I tried to get you to approach this as though nobody had told you about 
generative recursion. 

In which case you would/should have tried the tried and tested formula you 
know, which should have led you to 
(tabulate-div 20) and the simple recursion that follows is (tabulate-div 19). 

You have rightly concluded that 

a) (tabulate-div 19) will give you all the divisors of 19 
b) this is irrelevant to the solution you seek. 

So the inference to draw is 

   (tabulate-div 19) is not relevant to the answer I seek -> 
        whatever led me to (tabulate-div 19) is not going to lead me to the 
right answer ->
            Now if  simple numeric recursion led me to (tabulate-div 19) ->
                 simple numeric recursion is not going to lead me to the right 
answer.

So we need something else.


START OF DIGRESSION
I encouraged you to forget about generative recursion as it is not common 
parlance, but I'll try to explain it.

With recursion you want to repeat over a smaller instance of the problem. So it 
needs to shrink somehow
with each iteration.
Up till now the data structures you have encountered have been (or have been 
made to look)  recursive, so that the 
smaller instance of the problem falls out naturally from the data structure. 
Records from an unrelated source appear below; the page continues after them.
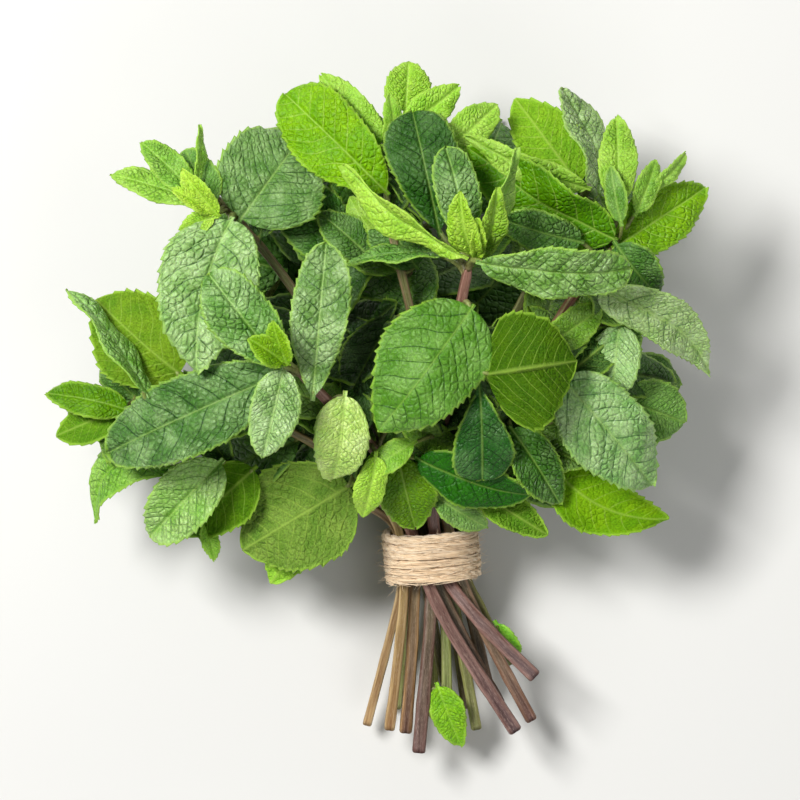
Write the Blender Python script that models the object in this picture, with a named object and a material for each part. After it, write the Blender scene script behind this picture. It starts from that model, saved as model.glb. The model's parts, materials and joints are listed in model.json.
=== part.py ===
"""A tied bunch of fresh mint, lying on a flat surface.

Sixteen square stems run through a twine tie and fan out into a mound of leaves.
X is across the bunch, +Y runs from the cut stem ends to the growing tips, Z is up.
Every place below is in millimetres from a point on the surface near the middle, and
ORIGIN moves the whole bunch so that it ends up centred over the origin.
"""
import itertools
import math
from typing import NamedTuple

import bmesh
import bpy
import numpy as np
from mathutils import Matrix, Vector
from mathutils.bvhtree import BVHTree

MM = 0.001

# Driving dimensions, in millimetres.
ORIGIN = Vector((1.7, 0.5, 0.0))
LEAF_THICKNESS = 0.9
LEAF_GAP = 0.6
LEAF_ROWS = 9
LEAF_COLUMNS = 4
PETIOLE_LENGTH = 4.0
PETIOLE_HALF_WIDTH = 0.9
TIP_HALF_WIDTH = 0.7
BASE_POWER = 0.5
TIP_POWER = 0.7
LIFT_STEP = 0.5
MOST_LIFT = 30.0
STEM_RINGS = 16
STEM_TAPER = 0.62
STEM_CORNER = 1.085
STEM_GAP = 1.0
FLOOR_GAP = 0.1
ROUTE_POINTS = 72
EASE_ROUNDS = 200
EASE_SHARE = 0.15
EASE_SMOOTHING = 0.08
TIE_CENTRE = Vector((16.0, -43.0, 22.0))
TIE_AXIS = Vector((-0.1, 1.0, 0.3)).normalized()
TIE_HALF_LENGTH = 10.3
TIE_LEAN = 0.1
RING_RADII = {"outer": 9.4, "inner": 4.7, "middle": 0.0}
TIE_REACH = 13.4
TWINE_DIAMETER = 2.5
TWINE_GAP = 0.4
TWINE_TURNS = 6
TWINE_PITCH = 2.6
TWINE_SKEW = 3.0
TWINE_STEPS = 20

LEAF_GREEN = (0.10, 0.27, 0.06, 1.0)
STEM_PURPLE = (0.16, 0.08, 0.07, 1.0)
TWINE_TAN = (0.66, 0.48, 0.29, 1.0)


class Stem(NamedTuple):
    """One stem: where it crosses the tie, its cut end, and the points it rises through."""

    name: str
    ring: str
    angle: float
    radius: float
    cut_end: tuple
    route: tuple


class Leaf(NamedTuple):
    """One leaf: its midrib runs from base to tip, and its blade is width across.

    roll turns the blade about the midrib, and at 0 it faces up. arch raises the middle of
    the midrib off the straight line, sweep bends it to its right, and fold lifts the edges.
    """

    name: str
    base: tuple
    tip: tuple
    width: float
    roll: float = 0.0
    arch: float = 3.0
    sweep: float = 0.0
    fold: float = 0.1


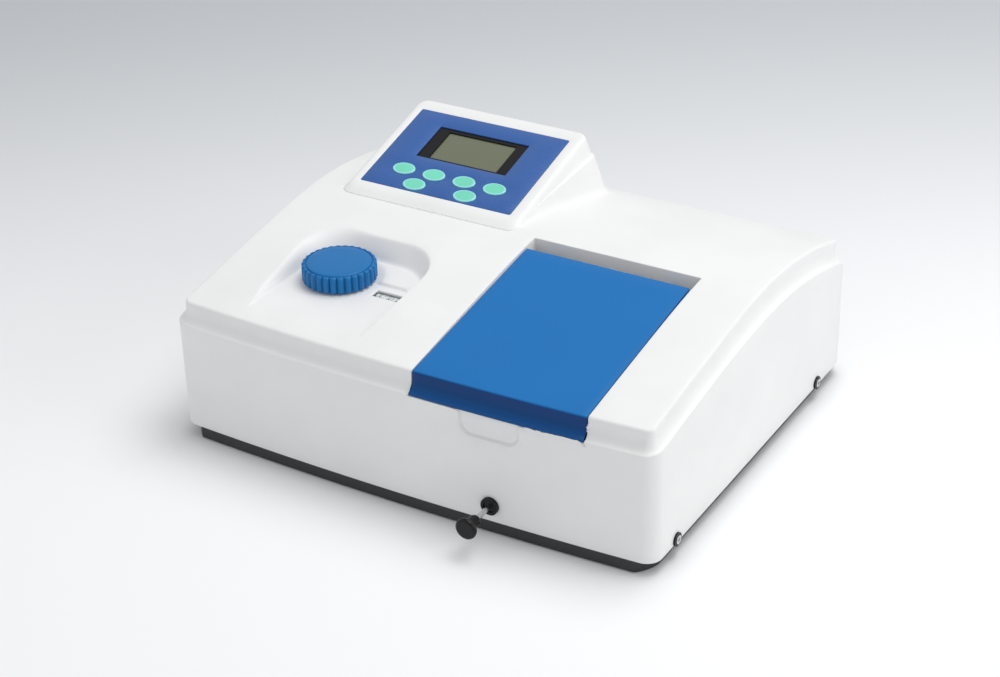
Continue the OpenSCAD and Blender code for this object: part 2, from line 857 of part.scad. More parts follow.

With a list you get a smaller instance with (rest list). With numbers you get a 
smaller instance with (sub1 n).
Generative recursion is used to describe the instance where you have to perform 
so form of manipulation of the data
to get a smaller instance because structural recursion will not give you what 
you want.

You can contrast between the 2 by looking at how the recursive case in 
gcd-structural is generated and comparing it to how the recursive case in 
gcd-generative is generated.

END OF DIGRESSION

So we agree that we need something other than the standard numeric structural 
recursion.

Now let me embellish (with capitals) slightly what I said in my previous post

Lets take your 
solution to the 1st problem - you generated 1 by dividing n by n (i.e 
20/20) and your idea was to divide each successive problem YOU GENERATE by n 
AND SEE IF IT GAVE YOU A ZERO REMAINDER.
Hmmm?
 That suggests that on each iteration you need to have the original 
value of n available - how are you going to achieve that. 

So before you go any further answer that question.